Ziggy Stardust impressed me when I first heard it but was never an absolute favourite. Although I remember Starman in the pop background as a little kid – and V2 Schneider (B-side of Heroes) entered my life briefly on board the SS Uganda on an educational cruise to the Baltic sharing a dorm with a bunch of skinheads from Romford – Stage was the first Bowie album that crossed my path in full consciousness.

Probably the three most significant Bowie records for me were:

* Aladdin Sane – I got totally bored by the monotony of school in the 6th Form and retired to a room at my dad’s house for a few months with Aladdin Sane and a pile of Jane Austens – it just chimed in perfectly with that most fucked up of teenage times

* Lodger – Bowie did a radio programme/interview about it during which he mentioned the Austrian painter Egon Schiele, who I’d never heard of and who was much less well known at that time – within a couple of years I found myself in Neulengbach on the outskirts of Vienna on the trail of Schiele (thanks to the Morrison Travel Scholarship from Girton College, fair play to them, it was one of the things at university I probably learnt most from)

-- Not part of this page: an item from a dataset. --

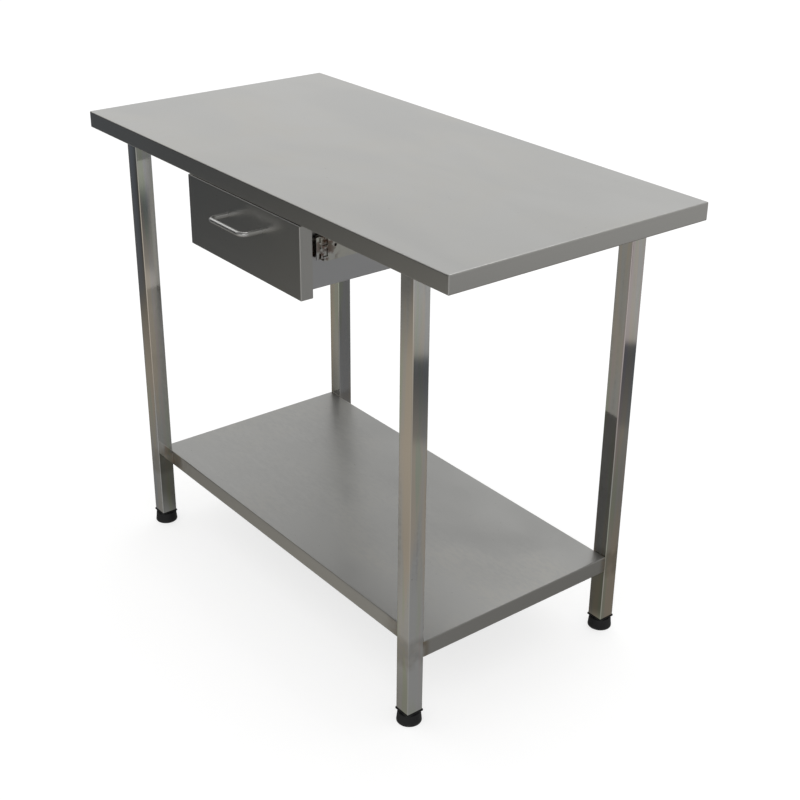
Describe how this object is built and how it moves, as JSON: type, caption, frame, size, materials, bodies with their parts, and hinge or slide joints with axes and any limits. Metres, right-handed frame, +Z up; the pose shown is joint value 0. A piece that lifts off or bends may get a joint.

* Let’s Dance – the soundtrack for my year living in France, culminating in seeing a very smooth Mediterranean Bowie (he’d been at the Cannes Film Festival that year with Merry Christmas, Mr Lawrence – the tanned, light suits, dyed blonde floppy English hair era) at Grenoble, from the front of the auditorium with all the energy of a young man who had just cut the umbilical chord from home.

The other records over the years have pretty much all come to win their places in my heart and life, and one of the key endearing aspects of them is that resolute voicing of the Anthony Newley style London accent. You can take the boy out of London but you can’t take London out of the boy, however much you swing him.